- **TASK**
Write every line of the material out exactly as shown.

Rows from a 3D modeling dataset

* BEGIN *

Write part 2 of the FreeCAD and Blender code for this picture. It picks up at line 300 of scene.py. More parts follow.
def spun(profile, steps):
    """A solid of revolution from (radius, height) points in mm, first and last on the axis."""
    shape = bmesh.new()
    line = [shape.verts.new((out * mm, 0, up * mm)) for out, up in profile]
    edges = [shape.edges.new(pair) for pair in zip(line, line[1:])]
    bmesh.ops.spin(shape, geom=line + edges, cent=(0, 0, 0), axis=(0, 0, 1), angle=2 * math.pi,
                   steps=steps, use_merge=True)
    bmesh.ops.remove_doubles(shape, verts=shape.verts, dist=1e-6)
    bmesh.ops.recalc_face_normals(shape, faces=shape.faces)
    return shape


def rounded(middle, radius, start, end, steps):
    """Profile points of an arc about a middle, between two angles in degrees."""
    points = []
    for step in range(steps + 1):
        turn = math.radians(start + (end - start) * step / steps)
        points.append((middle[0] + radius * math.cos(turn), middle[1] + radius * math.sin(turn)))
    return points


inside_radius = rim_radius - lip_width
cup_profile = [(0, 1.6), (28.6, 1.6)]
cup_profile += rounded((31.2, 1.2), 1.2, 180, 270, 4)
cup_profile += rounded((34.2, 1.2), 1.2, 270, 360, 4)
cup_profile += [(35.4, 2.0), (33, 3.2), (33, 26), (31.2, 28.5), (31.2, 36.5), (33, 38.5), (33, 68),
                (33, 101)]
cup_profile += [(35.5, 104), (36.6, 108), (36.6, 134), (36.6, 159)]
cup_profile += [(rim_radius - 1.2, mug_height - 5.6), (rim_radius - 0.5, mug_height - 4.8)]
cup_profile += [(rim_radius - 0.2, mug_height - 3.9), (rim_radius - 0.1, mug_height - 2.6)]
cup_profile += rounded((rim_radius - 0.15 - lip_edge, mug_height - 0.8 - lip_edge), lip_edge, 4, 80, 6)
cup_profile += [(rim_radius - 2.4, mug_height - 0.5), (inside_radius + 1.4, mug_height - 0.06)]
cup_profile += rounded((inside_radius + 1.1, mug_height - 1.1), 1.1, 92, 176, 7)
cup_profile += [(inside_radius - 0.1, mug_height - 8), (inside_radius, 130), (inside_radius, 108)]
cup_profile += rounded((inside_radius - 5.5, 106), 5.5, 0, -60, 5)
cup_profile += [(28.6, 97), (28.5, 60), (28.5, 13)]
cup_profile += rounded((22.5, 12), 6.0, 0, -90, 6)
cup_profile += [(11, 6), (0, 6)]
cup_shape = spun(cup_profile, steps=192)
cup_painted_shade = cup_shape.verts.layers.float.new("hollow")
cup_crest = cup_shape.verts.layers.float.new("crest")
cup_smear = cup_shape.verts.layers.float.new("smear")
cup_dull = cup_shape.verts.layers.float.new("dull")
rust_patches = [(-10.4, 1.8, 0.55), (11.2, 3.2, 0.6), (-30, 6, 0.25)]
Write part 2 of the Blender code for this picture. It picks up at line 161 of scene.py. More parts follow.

* END *

- **EXERCISE ANSWER**
Write part 2 of the FreeCAD and Blender code for this picture. It picks up at line 300 of scene.py. More parts follow.
def spun(profile, steps):
    """A solid of revolution from (radius, height) points in mm, first and last on the axis."""
    shape = bmesh.new()
    line = [shape.verts.new((out * mm, 0, up * mm)) for out, up in profile]
    edges = [shape.edges.new(pair) for pair in zip(line, line[1:])]
    bmesh.ops.spin(shape, geom=line + edges, cent=(0, 0, 0), axis=(0, 0, 1), angle=2 * math.pi,
                   steps=steps, use_merge=True)
    bmesh.ops.remove_doubles(shape, verts=shape.verts, dist=1e-6)
    bmesh.ops.recalc_face_normals(shape, faces=shape.faces)
    return shape


def rounded(middle, radius, start, end, steps):
    """Profile points of an arc about a middle, between two angles in degrees."""
    points = []
    for step in range(steps + 1):
        turn = math.radians(start + (end - start) * step / steps)
        points.append((middle[0] + radius * math.cos(turn), middle[1] + radius * math.sin(turn)))
    return points


inside_radius = rim_radius - lip_width
cup_profile = [(0, 1.6), (28.6, 1.6)]
cup_profile += rounded((31.2, 1.2), 1.2, 180, 270, 4)
cup_profile += rounded((34.2, 1.2), 1.2, 270, 360, 4)
cup_profile += [(35.4, 2.0), (33, 3.2), (33, 26), (31.2, 28.5), (31.2, 36.5), (33, 38.5), (33, 68),
                (33, 101)]
cup_profile += [(35.5, 104), (36.6, 108), (36.6, 134), (36.6, 159)]
cup_profile += [(rim_radius - 1.2, mug_height - 5.6), (rim_radius - 0.5, mug_height - 4.8)]
cup_profile += [(rim_radius - 0.2, mug_height - 3.9), (rim_radius - 0.1, mug_height - 2.6)]
cup_profile += rounded((rim_radius - 0.15 - lip_edge, mug_height - 0.8 - lip_edge), lip_edge, 4, 80, 6)
cup_profile += [(rim_radius - 2.4, mug_height - 0.5), (inside_radius + 1.4, mug_height - 0.06)]
cup_profile += rounded((inside_radius + 1.1, mug_height - 1.1), 1.1, 92, 176, 7)
cup_profile += [(inside_radius - 0.1, mug_height - 8), (inside_radius, 130), (inside_radius, 108)]
cup_profile += rounded((inside_radius - 5.5, 106), 5.5, 0, -60, 5)
cup_profile += [(28.6, 97), (28.5, 60), (28.5, 13)]
cup_profile += rounded((22.5, 12), 6.0, 0, -90, 6)
cup_profile += [(11, 6), (0, 6)]
cup_shape = spun(cup_profile, steps=192)
cup_painted_shade = cup_shape.verts.layers.float.new("hollow")
cup_crest = cup_shape.verts.layers.float.new("crest")
cup_smear = cup_shape.verts.layers.float.new("smear")
cup_dull = cup_shape.verts.layers.float.new("dull")
rust_patches = [(-10.4, 1.8, 0.55), (11.2, 3.2, 0.6), (-30, 6, 0.25)]
Write part 2 of the Blender code for this picture. It picks up at line 161 of scene.py. More parts follow.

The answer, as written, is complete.